>>
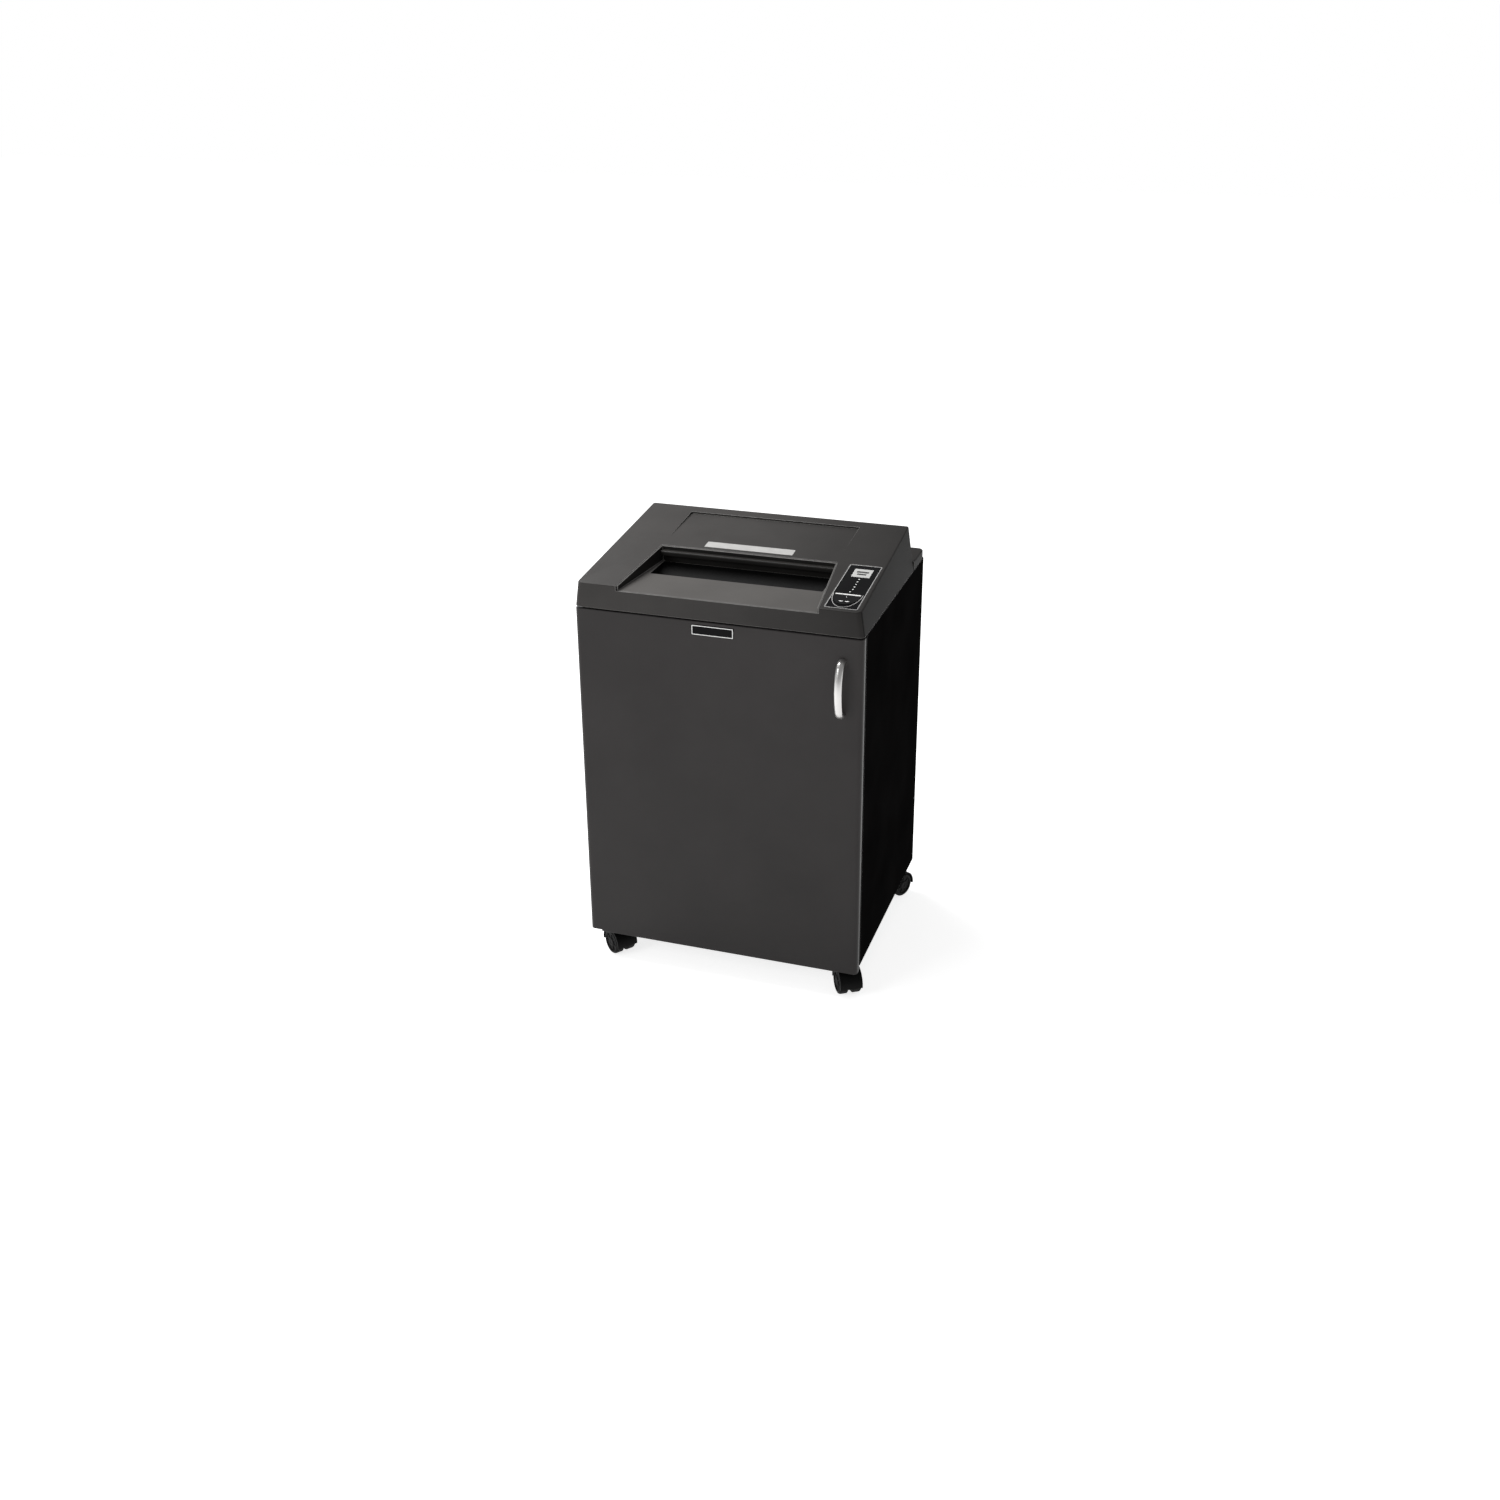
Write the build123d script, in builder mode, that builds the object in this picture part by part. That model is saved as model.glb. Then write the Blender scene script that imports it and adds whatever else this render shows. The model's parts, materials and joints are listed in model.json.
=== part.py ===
from build123d import *
from math import acos, asin, atan2, cos, degrees, pi, radians, sin, sqrt, tan
import os

os.makedirs("parts", exist_ok=True)

# A free-standing cabinet paper shredder on four twin-wheel casters.
# Millimetres. The origin lies on the floor under the middle of the overall box.
# +X runs to the right of a person who faces the door, +Y from the door to the back, +Z up.

# ---------------------------------------------------------------- driving dimensions
cabinet_width = 545.0
cabinet_depth = 456.0  # front of the door to the back
cabinet_height = 676.0  # side panels
caster_height = 64.0  # floor to the underside of the side panels
handle_reach = 31.0  # how far the door handle stands out

board = 16.0  # side, base, shelf and rail boards
back_board = 8.0
door_thickness = 18.0
door_gap = 3.0  # behind the door and above it
door_drop = 9.0  # door edge below the side panels
edge_break = 1.2  # chamfer on the boards' visible edges

cover_front_height = 47.0
cover_ridge_height = 88.0
cover_ridge_depth = 373.0  # front of the cover to its ridge
cover_wall = 3.0
cover_draft = 8.0  # degrees
cover_corner = 10.0
cover_edge = 2.5
cover_tab = (20.0, 16.0, 6.0, 4.0)  # width, drop beside the side panel, leg and web thickness
cover_tab_depths = (70.0, 300.0, 412.0)  # two on the head cover, one on the rear deck
deck_height = 18.0
deck_corner = 12.0

sliding_gap = 0.3  # between bodies that slide past each other
running_gap = 0.06  # radial, pin in its bore
loose_gap = 0.4  # between covers and inserts

# ---------------------------------------------------------------- derived frame
half_width = cabinet_width / 2
door_front = -(cabinet_depth - handle_reach) / 2
back_face = door_front + cabinet_depth
seam_z = caster_height + cabinet_height
inner_half = half_width - board
slope = atan2(cover_ridge_height - cover_front_height, cover_ridge_depth)
X_AXIS, Y_AXIS, Z_AXIS = (1, 0, 0), (0, 1, 0), (0, 0, 1)
FRONTWARD, DOWNWARD = (0, -1, 0), (0, 0, -1)


def y_at(depth):
    """Y of a point that lies depth behind the door's front face."""
    return door_front + depth


def save(builder, name):
    """Labels a finished piece and writes its STEP file."""
    builder.part.label = name
    export_step(builder.part, f"parts/{name}.step")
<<
Each line must be given again exactly as written above.

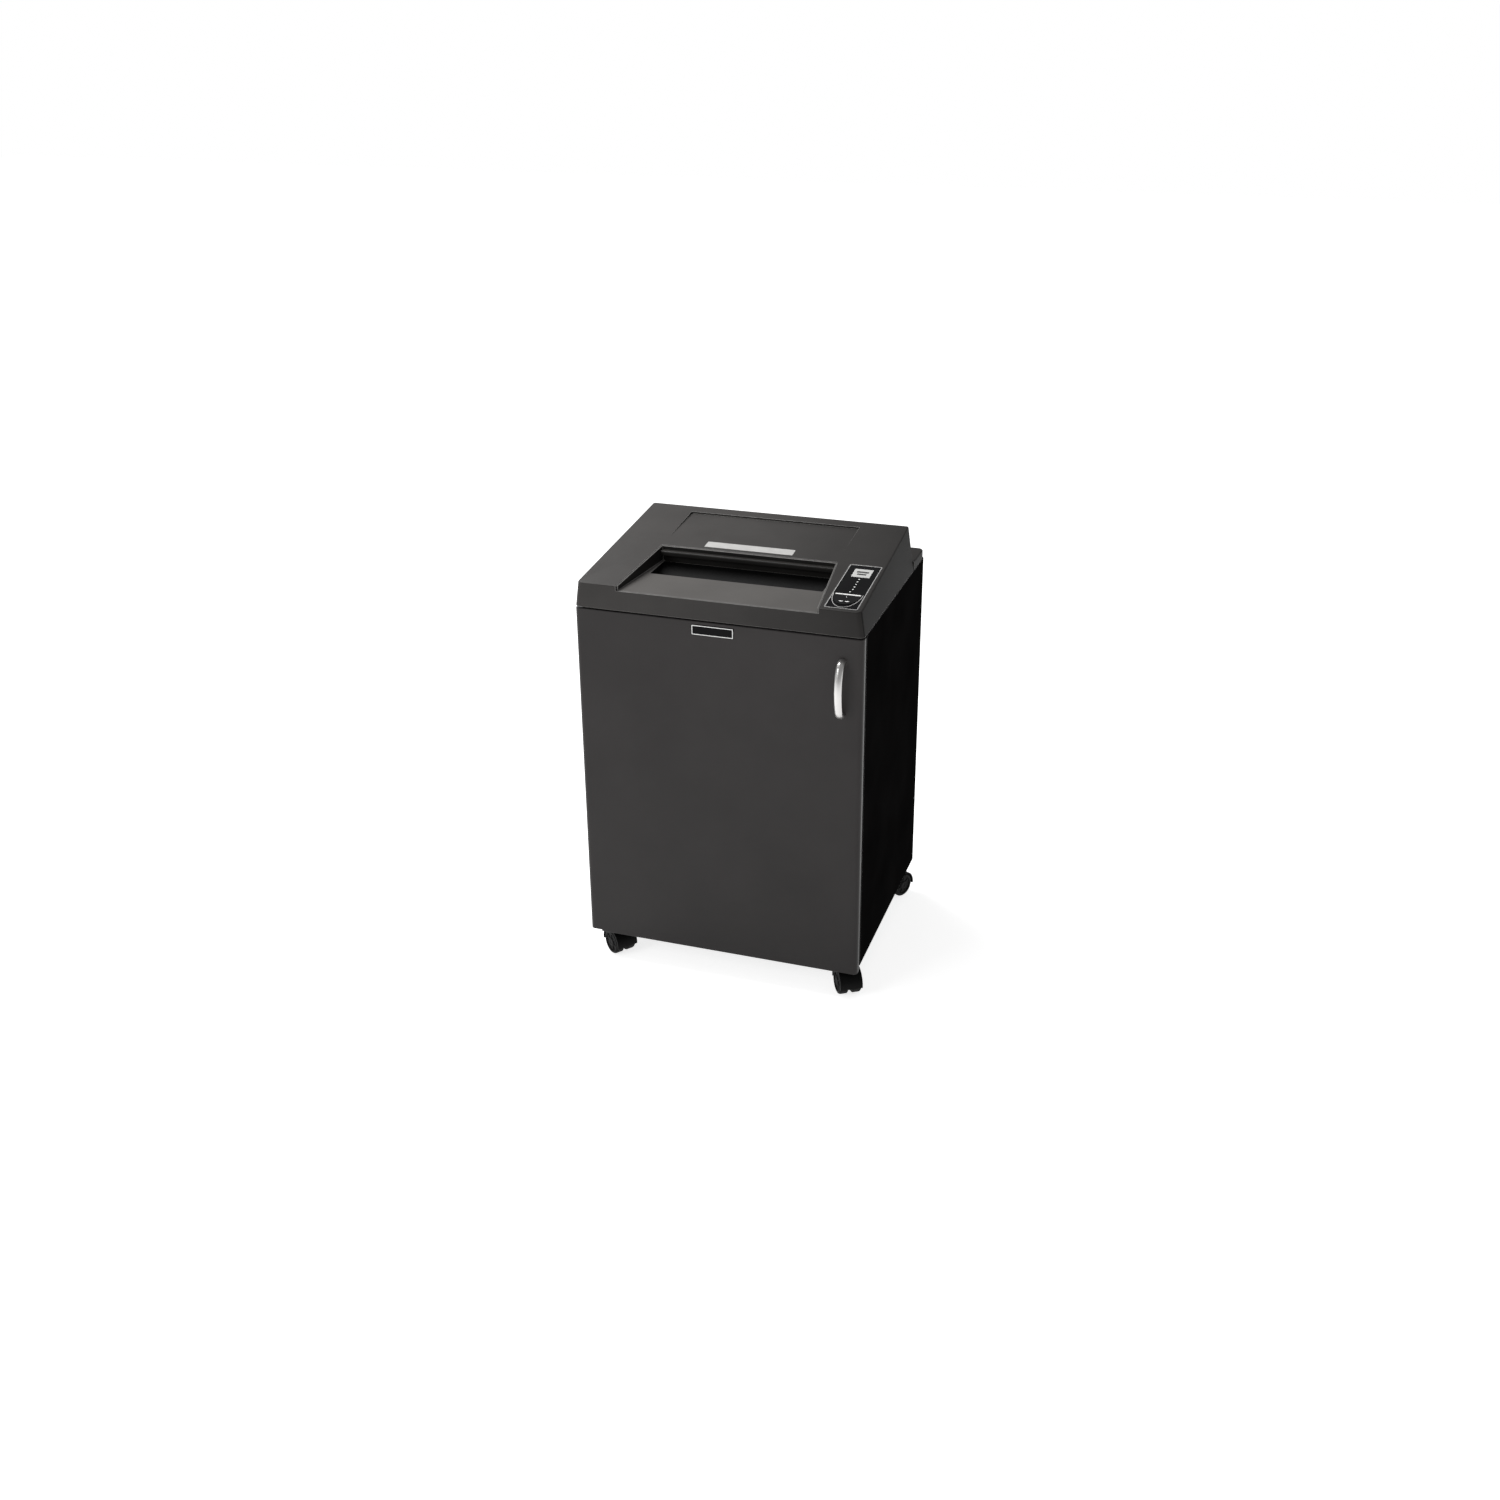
Write the build123d script, in builder mode, that builds the object in this picture part by part. That model is saved as model.glb. Then write the Blender scene script that imports it and adds whatever else this render shows. The model's parts, materials and joints are listed in model.json.
=== part.py ===
from build123d import *
from math import acos, asin, atan2, cos, degrees, pi, radians, sin, sqrt, tan
import os

os.makedirs("parts", exist_ok=True)

# A free-standing cabinet paper shredder on four twin-wheel casters.
# Millimetres. The origin lies on the floor under the middle of the overall box.
# +X runs to the right of a person who faces the door, +Y from the door to the back, +Z up.

# ---------------------------------------------------------------- driving dimensions
cabinet_width = 545.0
cabinet_depth = 456.0  # front of the door to the back
cabinet_height = 676.0  # side panels
caster_height = 64.0  # floor to the underside of the side panels
handle_reach = 31.0  # how far the door handle stands out

board = 16.0  # side, base, shelf and rail boards
back_board = 8.0
door_thickness = 18.0
door_gap = 3.0  # behind the door and above it
door_drop = 9.0  # door edge below the side panels
edge_break = 1.2  # chamfer on the boards' visible edges

cover_front_height = 47.0
cover_ridge_height = 88.0
cover_ridge_depth = 373.0  # front of the cover to its ridge
cover_wall = 3.0
cover_draft = 8.0  # degrees
cover_corner = 10.0
cover_edge = 2.5
cover_tab = (20.0, 16.0, 6.0, 4.0)  # width, drop beside the side panel, leg and web thickness
cover_tab_depths = (70.0, 300.0, 412.0)  # two on the head cover, one on the rear deck
deck_height = 18.0
deck_corner = 12.0

sliding_gap = 0.3  # between bodies that slide past each other
running_gap = 0.06  # radial, pin in its bore
loose_gap = 0.4  # between covers and inserts

# ---------------------------------------------------------------- derived frame
half_width = cabinet_width / 2
door_front = -(cabinet_depth - handle_reach) / 2
back_face = door_front + cabinet_depth
seam_z = caster_height + cabinet_height
inner_half = half_width - board
slope = atan2(cover_ridge_height - cover_front_height, cover_ridge_depth)
X_AXIS, Y_AXIS, Z_AXIS = (1, 0, 0), (0, 1, 0), (0, 0, 1)
FRONTWARD, DOWNWARD = (0, -1, 0), (0, 0, -1)


def y_at(depth):
    """Y of a point that lies depth behind the door's front face."""
    return door_front + depth


def save(builder, name):
    """Labels a finished piece and writes its STEP file."""
    builder.part.label = name
    export_step(builder.part, f"parts/{name}.step")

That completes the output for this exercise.